#### Exercise objective
Write out the lines from the top of the material through the line with "return straight(*path, path[0])", exactly and with nothing added.
--- START OF Data block ---
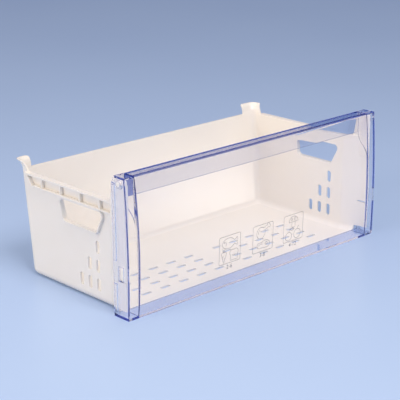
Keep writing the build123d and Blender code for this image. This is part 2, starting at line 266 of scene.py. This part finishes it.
def onPane(x, z):
    # point on the outside of the pane, in metres, from millimetres across and up
    inFront = Vector((x * millimetre, -1, z * millimetre))
    hit = paneTree.ray_cast(inFront, Vector((0, 1, 0)))[0]
    return hit - Vector((0, printLook["lift"] * millimetre, 0))


def arc(cx, cz, radius, start, end, squeeze=1.0):
    # points of an arc in degrees, counted from the right and up; squeeze flattens it
    steps = max(printLook["arcSteps"], int(abs(math.radians(end - start)) * radius / printLook["step"]))
    angles = [math.radians(start + (end - start) * i / steps) for i in range(steps + 1)]
    return [(cx + radius * math.cos(a), cz + radius * squeeze * math.sin(a)) for a in angles]


def straight(*points):
    path = [points[0]]
    for (x0, z0), (x1, z1) in zip(points, points[1:]):
        steps = max(1, round(math.hypot(x1 - x0, z1 - z0) / printLook["step"]))
        path += [(x0 + (x1 - x0) * i / steps, z0 + (z1 - z0) * i / steps) for i in range(1, steps + 1)]
    return path


def roundedFrame(width, height, radius):
    w, h = width / 2 - radius, height / 2 - radius
    path = arc(w, h, radius, 0, 90) + arc(-w, h, radius, 90, 180)
    path += arc(-w, -h, radius, 180, 270) + arc(w, -h, radius, 270, 360)
    return straight(*path, path[0])


def stroke(path, x, z, vertices, faces):
    # flat ribbon along a path, laid on the pane around the place (x, z)
    half = printLook["line"] / 2
    last = len(path) - 1
    closed = math.dist(path[0], path[-1]) < printLook["meets"]
    first = len(vertices)
    for i, (px, pz) in enumerate(path):
        ax, az = path[i - 1] if i else path[last - 1 if closed else 0]
        bx, bz = path[i + 1] if i < last else path[1 if closed else last]
        length = math.hypot(bx - ax, bz - az) or 1
        nx, nz = -(bz - az) / length * half, (bx - ax) / length * half
        vertices += [onPane(x + px + nx, z + pz + nz), onPane(x + px - nx, z + pz - nz)]
    for i in range(last):
        a = first + 2 * i
        faces.append((a, a + 1, a + 3, a + 2))


# the icons are strokes in millimetres from the middle of their frame, before iconScale

def fishIcon():
    body = arc(-2.0, 6.4, 8.4, 18, 342, 0.64)
    tail = straight(body[-1], (10.6, 2.0), (9.4, 6.4), (10.6, 10.8), body[0])
    gill = arc(-8.6, 6.4, 3.6, -42, 42)
    eye = arc(-7.6, 8.0, 0.7, 0, 360)
    return [body, tail, gill, eye]


def carrotIcon():
    root = straight((-11.5, -3.5), (-8, -13.5), (-4.5, -3.5)) + arc(-8, -3.5, 3.5, 0, 180, 0.6)
    rings = [straight((-10.6, -6.2), (-8.2, -6.2)), straight((-6.2, -8.6), (-8.0, -8.6))]
    leaves = [arc(-10.2, -0.6, 2.2, -60, 100), arc(-5.8, -0.6, 2.2, 240, 80)]
    return [straight(*root, root[0]), *rings, *leaves]


def loafIcon():
    top = arc(3.2, -4.6, 3.4, 200, 60) + arc(8.2, -4.6, 3.4, 120, -20)
    loaf = straight((10.6, -6.0), (10.6, -12.4), (1.0, -12.4), (1.0, -5.9))
    cuts = [straight((3.6, -8), (4.8, -6.4)), straight((6.2, -8), (7.4, -6.4))]
    return [straight(*top, *loaf), *cuts]


def drumstickIcon():
    meat = straight(*arc(-3.0, 5.6, 6.0, 52, 385))
    bone = [straight((0.7, 10.3), (6.6, 12.9)), straight((2.4, 7.9), (8.0, 10.2))]
    knob = straight(*arc(7.6, 13.2, 1.4, 190, 0), *arc(9.2, 10.9, 1.5, 100, -150))
    shine = arc(-3.0, 5.6, 3.8, 110, 190)
    return [meat, *bone, knob, shine]


def steakIcon():
    outline = arc(3.4, -7.6, 6.8, -60, 140, 0.62) + arc(-3.8, -7.6, 4.4, 120, 290, 0.75)
    bone = arc(5.0, -6.8, 1.6, 0, 360)
    grain = arc(-2.4, -8.6, 4.2, 60, 150, 0.5)
    return [straight(*outline, outline[0]), bone, grain]


def mushroomIcon():
    cap = straight(*arc(0, 6.4, 6.8, 0, 180, 0.85), (6.8, 6.4))
    foot = arc(0, 1.6, 2.5, 180, 360, 0.5)
    stem = straight((-2.2, 6.4), (-2.5, 1.6)) + foot + straight((2.5, 1.6), (2.2, 6.4))
    spots = [arc(-2.6, 9.0, 1.1, 0, 360), arc(2.2, 9.6, 1.4, 0, 360)]
    return [cap, stem, *spots]


def fruitIcon():
    fruits = [arc(-6.6, -8.6, 4.6, 0, 360), arc(6.0, -7.6, 5.0, 0, 360)]
    stalks = [arc(-3.4, -4.0, 3.2, 180, 90), arc(9.0, -2.6, 3.0, 180, 100)]
    leaf = straight(*arc(-1.6, -1.4, 2.6, 200, 20, 0.5), *arc(-1.6, -1.4, 2.6, 20, -160, 0.5))
    return [*fruits, *stalks, leaf]


def numberMesh(text):
    # flat numerals in millimetres around their own middle
    curve = bpy.data.curves.new("number", "FONT")
    curve.body = text
    curve.size = printLook["numberSize"]
    curve.align_x = "CENTER"
    curve.align_y = "CENTER"
    curve.resolution_u = printLook["numberSteps"]
    holder = bpy.data.objects.new("number", curve)
    scene.collection.objects.link(holder)
    bpy.context.view_layer.update()
    mesh = bpy.data.meshes.new_from_object(holder)
    corners = [(v.co.x, v.co.y) for v in mesh.vertices]
    faces = [tuple(p.vertices) for p in mesh.polygons]
    bpy.data.objects.remove(holder)
    bpy.data.meshes.remove(mesh)
    return corners, faces


def storageGuide():
    look = printLook
    ink = padPrintedInk()
    pictures = (
        fishIcon() + carrotIcon() + loafIcon(),
        drumstickIcon() + steakIcon(),
        mushroomIcon() + fruitIcon(),
    )
    for i, (x, icons, number) in enumerate(zip(look["centres"], pictures, look["numbers"])):
        vertices, faces = [], []
        stroke(roundedFrame(*look["frame"]), x, look["height"], vertices, faces)
        for path in icons:
            larger = [(look["iconScale"] * px, look["iconScale"] * pz) for px, pz in path]
            stroke(larger, x, look["height"], vertices, faces)
        corners, outline = numberMesh(number)
        first = len(vertices)
        vertices += [onPane(x + cx, look["height"] - look["numberDrop"] + cz) for cx, cz in corners]
        faces += [tuple(first + c for c in face) for face in outline]
        piece = meshObject(f"storage_guide_{i + 1}", vertices, faces, ink, "front")


storageGuide()
print("print on the pane")


floorLook = {
    "color": "#ADC3E7",
    "size": 40.0,              # metres
    "roughness": (0.3, 0.39),
    "sheenSize": 333.33,       # mm, patches that are more or less glossy
    "refraction": 1.25,        # low, so that the board mirrors only a little
}


def paleFloor():
    # satin painted board: even and pale, with a soft reflection at the foot of the drawer
    look = floorLook
    material, tree = newMaterial("pale board, satin painted")
    place = addNode(tree, "ShaderNodeTexCoord").outputs["Object"]
    cloud = addNode(tree, "ShaderNodeTexNoise",
                    {"Scale": noiseScale(look["sheenSize"]), "Detail": 4.0}, {"Vector": place})
    sheen = addNode(tree, "ShaderNodeMapRange",
                    {"To Min": look["roughness"][0], "To Max": look["roughness"][1]},
                    {"Value": cloud.outputs["Fac"]})
    shader = addNode(tree, "ShaderNodeBsdfPrincipled",
                     {"Base Color": srgb(look["color"]), "IOR": look["refraction"]},
                     {"Roughness": sheen.outputs["Result"]})
    addNode(tree, "ShaderNodeOutputMaterial", {}, {"Surface": shader.outputs["BSDF"]})
    half = look["size"] / 2
    corners = [(-half, -half, 0), (half, -half, 0), (half, half, 0), (-half, half, 0)]
    floor = meshObject("floor", corners, [(0, 1, 2, 3)], material, None)


paleFloor()
print("floor")


lightPlan = {
    # places, aims and sizes in metres, power in watts
    "key": {"place": (-0.35, -1.15, 1.65), "aim": (0, 0, 0.08), "size": (0.9, 0.9),
            "power": 22.0, "color": "#FFF7F0", "trayOnly": False},
    "side": {"place": (-1.7, 0.35, 0.8), "aim": (0, 0, 0.08), "size": (0.9, 0.9),
             "power": 12.5, "color": "#FFF0DF", "trayOnly": False},
    "top": {"place": (0.2, 0.4, 1.7), "aim": (0, 0, 0.05), "size": (1.1, 1.1),
            "power": 3.0, "color": "#FFFCF8", "trayOnly": False},
    # below the floor's level, where its mirror image in the back wall needs it
    "streak": {"place": (0.86, -0.8, -0.165), "aim": (0.077, 0.093, 0.035), "size": (0.3, 0.085),
               "power": 1.0, "color": "#FFF8EE", "trayOnly": True},
}


def linkedTo(name, node):
    group = bpy.data.collections.new(name)
    group.objects.link(nodes[node])
    return group


def softLights():
    for name, plan in lightPlan.items():
        lamp = bpy.data.lights.new(name, "AREA")
        lamp.shape = "RECTANGLE"
        lamp.size, lamp.size_y = plan["size"]
        lamp.energy = plan["power"]
        lamp.color = srgb(plan["color"])[:3]
        obj = bpy.data.objects.new(name, lamp)
        obj.location = plan["place"]
        toAim = Vector(plan["aim"]) - Vector(plan["place"])
        obj.rotation_euler = toAim.to_track_quat("-Z", "Y").to_euler()
        obj.visible_camera = False
        scene.collection.objects.link(obj)
        if plan["trayOnly"]:
            # only the tray's gloss takes this light, and only the pane stands in its way
            obj.visible_diffuse = False
            obj.light_linking.receiver_collection = linkedTo("mirrors " + name, "tray")
            obj.light_linking.blocker_collection = linkedTo("in front of " + name, "front_pane")


worldLook = {
    "ambient": "#F2EEE9",       # even light from all around, which softens the shadows
    "ambientStrength": 0.66,
    "ceiling": "#F4F6FA",
    "walls": "#20479F",         # blue studio walls, seen only in reflections and through the clear plastic
    "roomStrength": 0.9,
    "wallTop": 0.45,            # height in the sky, from 0 at the horizon to 1 overhead,
    "ceilingFrom": 0.8,         # between which the walls turn into the ceiling
}


def studioWorld():
    look = worldLook
    world = bpy.data.worlds.new("studio")
    scene.world = world
    world.use_nodes = True
    tree = world.node_tree
    tree.nodes.clear()
    direction = addNode(tree, "ShaderNodeTexCoord").outputs["Generated"]
    parts = addNode(tree, "ShaderNodeSeparateXYZ", {}, {"Vector": direction})
    height = addNode(tree, "ShaderNodeMapRange",
                     {"From Min": look["wallTop"], "From Max": look["ceilingFrom"]},
                     {"Value": parts.outputs["Z"]})
    around = addNode(tree, "ShaderNodeMix",
                     {"data_type": "RGBA", firstColor: srgb(look["walls"]), secondColor: srgb(look["ceiling"])},
                     {"Factor": height.outputs["Result"]})
    path = addNode(tree, "ShaderNodeLightPath").outputs
    mirrorOrClear = addNode(tree, "ShaderNodeMath", {"operation": "MAXIMUM"},
                            {0: path["Is Glossy Ray"], 1: path["Is Transmission Ray"]})
    even = addNode(tree, "ShaderNodeBackground",
                   {"Color": srgb(look["ambient"]), "Strength": look["ambientStrength"]})
    room = addNode(tree, "ShaderNodeBackground", {"Strength": look["roomStrength"]},
                   {"Color": around.outputs[mixedColor]})
    mixed = addNode(tree, "ShaderNodeMixShader", {},
                    {"Fac": mirrorOrClear.outputs["Value"], 1: even.outputs["Background"],
                     2: room.outputs["Background"]})
    addNode(tree, "ShaderNodeOutputWorld", {}, {"Surface": mixed.outputs["Shader"]})


softLights()
studioWorld()
scene.view_settings.view_transform = "Standard"
print("lights and world")


cameraPlan = {
    "place": (-1.0517, -1.1164, 0.5703),   # metres
    "yaw": 43.27,                          # degrees, from straight at the front towards the right
    "pitch": 18.03,                        # degrees down
    "roll": -0.352,                        # degrees
    "lens": 113.97,                        # mm
    "sensor": 36,                          # mm
    "nearest": 0.05,                       # metres, nothing closer is drawn
}


def photoCamera():
    plan = cameraPlan
    lens = bpy.data.cameras.new("camera")
    lens.lens = plan["lens"]
    lens.sensor_width = plan["sensor"]
    lens.clip_start = plan["nearest"]
    camera = bpy.data.objects.new("camera", lens)
    turn = Matrix.Rotation(math.radians(-plan["yaw"]), 4, "Z")
    tilt = Matrix.Rotation(math.radians(90 - plan["pitch"]), 4, "X")
    roll = Matrix.Rotation(math.radians(plan["roll"]), 4, "Z")
    camera.matrix_world = Matrix.Translation(plan["place"]) @ turn @ tilt @ roll
    scene.collection.objects.link(camera)
    scene.camera = camera


photoCamera()
print("camera")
--- END OF Data block ---
#### Response
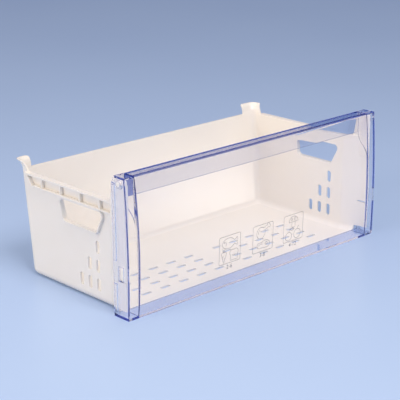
Keep writing the build123d and Blender code for this image. This is part 2, starting at line 266 of scene.py. This part finishes it.
def onPane(x, z):
    # point on the outside of the pane, in metres, from millimetres across and up
    inFront = Vector((x * millimetre, -1, z * millimetre))
    hit = paneTree.ray_cast(inFront, Vector((0, 1, 0)))[0]
    return hit - Vector((0, printLook["lift"] * millimetre, 0))


def arc(cx, cz, radius, start, end, squeeze=1.0):
    # points of an arc in degrees, counted from the right and up; squeeze flattens it
    steps = max(printLook["arcSteps"], int(abs(math.radians(end - start)) * radius / printLook["step"]))
    angles = [math.radians(start + (end - start) * i / steps) for i in range(steps + 1)]
    return [(cx + radius * math.cos(a), cz + radius * squeeze * math.sin(a)) for a in angles]


def straight(*points):
    path = [points[0]]
    for (x0, z0), (x1, z1) in zip(points, points[1:]):
        steps = max(1, round(math.hypot(x1 - x0, z1 - z0) / printLook["step"]))
        path += [(x0 + (x1 - x0) * i / steps, z0 + (z1 - z0) * i / steps) for i in range(1, steps + 1)]
    return path


def roundedFrame(width, height, radius):
    w, h = width / 2 - radius, height / 2 - radius
    path = arc(w, h, radius, 0, 90) + arc(-w, h, radius, 90, 180)
    path += arc(-w, -h, radius, 180, 270) + arc(w, -h, radius, 270, 360)
    return straight(*path, path[0])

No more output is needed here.